A less well known example concerns the propagation of sound in the atmosphere. In the troposphere, which is the lower part of the atmosphere up to about 11 km, the temperature decreases roughly linearly with height. In that case sound travels through the troposphere in a cycloidal path. The speed of sound in a gas is proportional to the square root of the temperature. (If you are wondering how it depends on pressure P and density $$\rho$$, the answer is that it depends on the ratio P/$$\rho$$ - and this ratio is proportional to the temperature.) In any case, if the temperature decreases linearly with height, the sound speed $$v$$ varies with height $$y$$ as

$v = v_0 \sqrt{1 - cy} \label{19.10.3}\tag{19.10.3}$

where c is a constant, equal to about 0.023 km−1.Now to trace a sound ray through the atmosphere, we have to understand how the direction of propagation changes as the sound passes through layers of air of different temperature. This is governed, as with light, by Snell’s law (see figure XIX.11):

$\dfrac{dv}{v} = - \tan \psi d \psi \label{19.10.4}\tag{19.10.4}$ Snell’s law states that when sound (or light) enters a slower medium (i.e. one in which the speed of propagation is slower) it is bent towards the normal. I have drawn figure XIX.11 to represent the situation in the troposphere where the temperature (and hence the sound speed $$v$$) decreases with height. That is, $$dv/dy$$ is negative.
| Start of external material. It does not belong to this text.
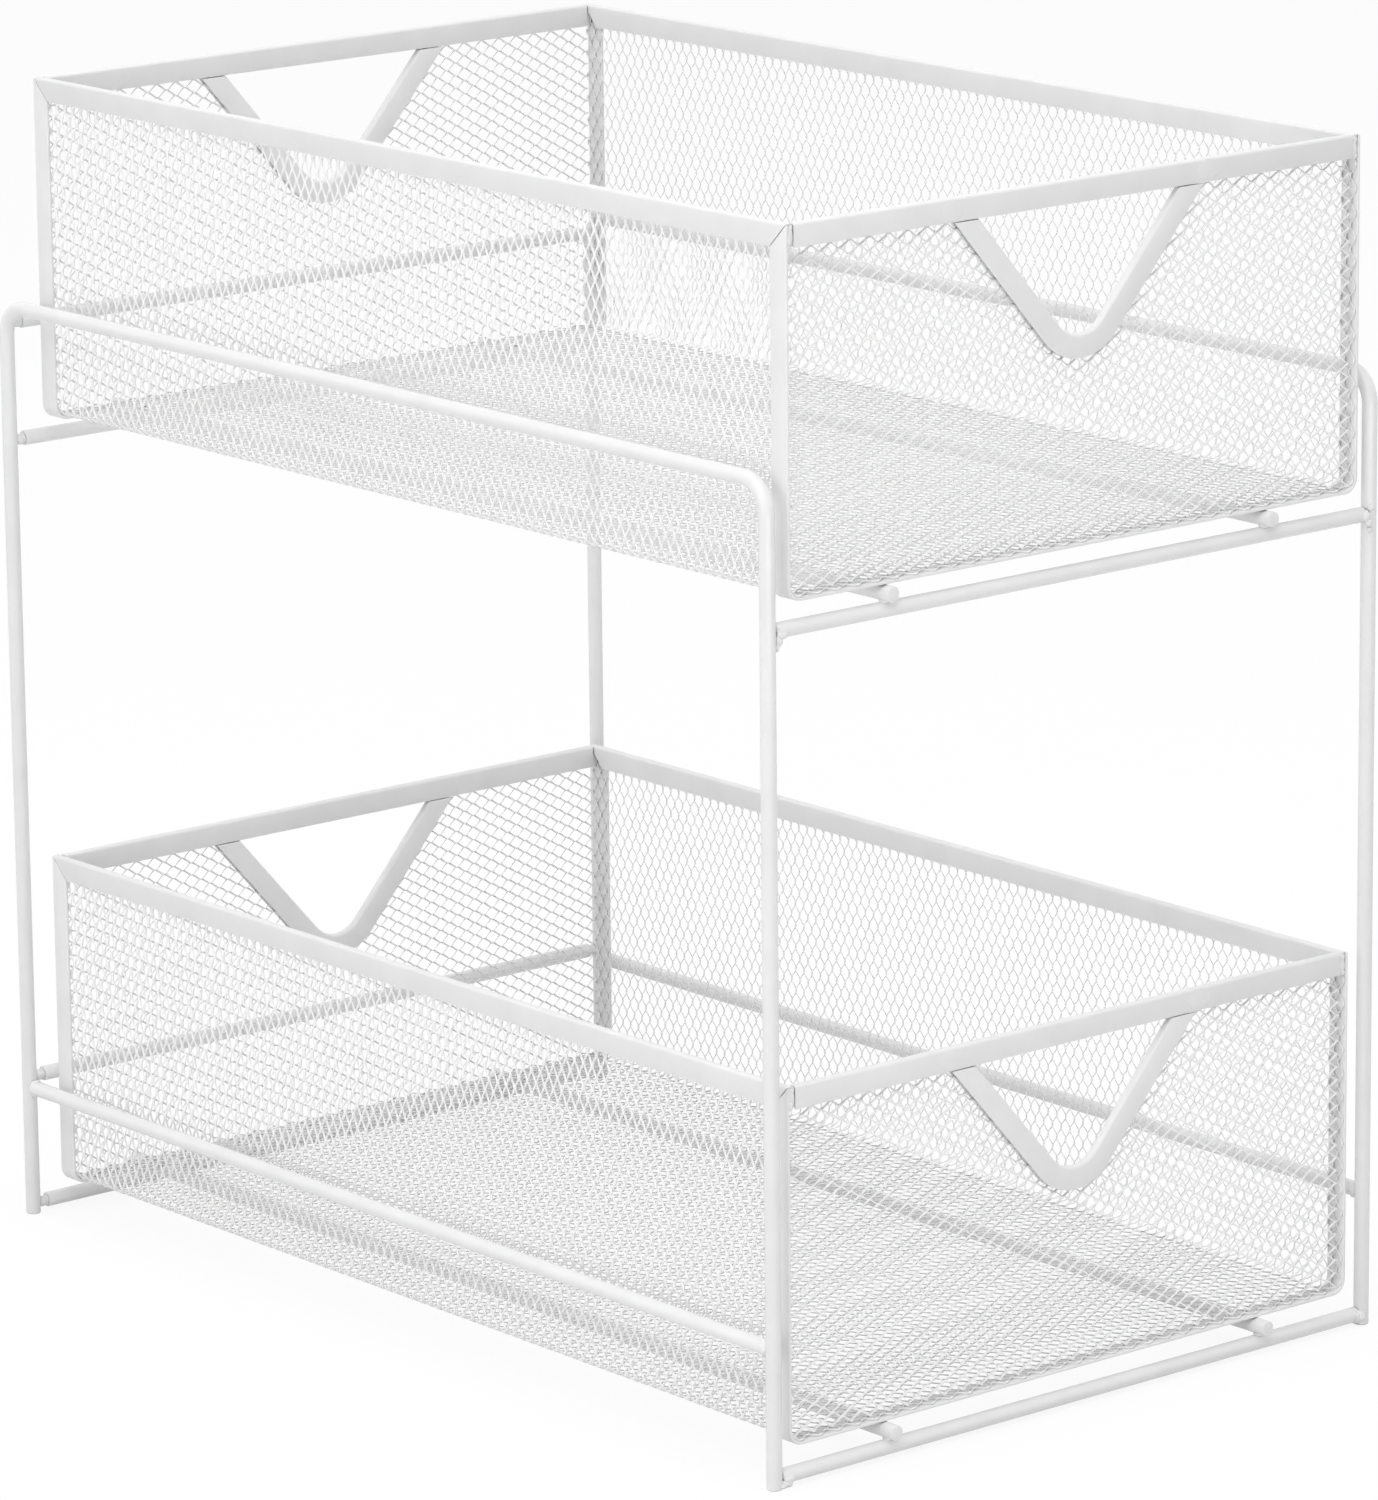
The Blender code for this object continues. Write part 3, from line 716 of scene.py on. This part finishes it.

In other words $$dv$$ in figure XIX is negative, and Equation $$\ref{19.10.4}$$ indicates that $$d\psi$$ is positive, as drawn. In case you do not recognize this differential form of Snell’s law, try integrating it from $$v_1$$ to $$v_2$$ and from $$\psi_1$$ to $$\psi_2$$, and it should assume its more familiar integral form. If you now eliminate $$v$$ between Equations $$\ref{19.10.3}$$ and $$\ref{19.10.4}$$, you will get a differential relation between $$y$$ and $$\psi$$, which, upon integration, becomes

$cy = 1 - \dfrac{\cos^2 \psi}{\cos^2 \psi_0} \label{19.10.5}\tag{19.10.5}$

where $$\psi_ 0$$ is the ground-level value of $$\psi$$. If we introduce

$a = \dfrac{1}{2c \cos ^2 \psi_0} , \label{19.10.6}\tag{19.10.6}$

equation $$\ref{19.10.5}$$ can be conveniently re-written

$y = 2a(\sin^2 \psi - s\in^2 \psi_0) = 2a( \cos^2 \psi_0 - \cos^2 \psi \label{19.10.7}\tag{19.10.7}$

Now $$\tan \psi = dy/dx$$, and elimination of $$y$$ between this and Equation $$\ref{19.10.7}$$ will give a differential relation between $$x$$ and $$\psi$$, which, upon integration, becomes

$x = a[2(\psi - \psi_ 0 ) + \sin 2 \psi - \sin 2 \psi_0 ]. \label{19.10.8}\tag{19.10.8}$

Equations $$\ref{19.10.7}$$ and $$\ref{19.10.8}$$ are the parametric equations of the sound path through the troposphere, and describe a cycloid.

Exercise $$\PageIndex{1}$$: Problem for a Rainy Day

If $$x$$ = 2.0 and $$y$$ = 1.6, what are $$\psi$$ and $$\psi_0$$?

Solution

I make it $$\psi = 69 ^\circ, \psi_0 = 15 ^\circ 52'$$.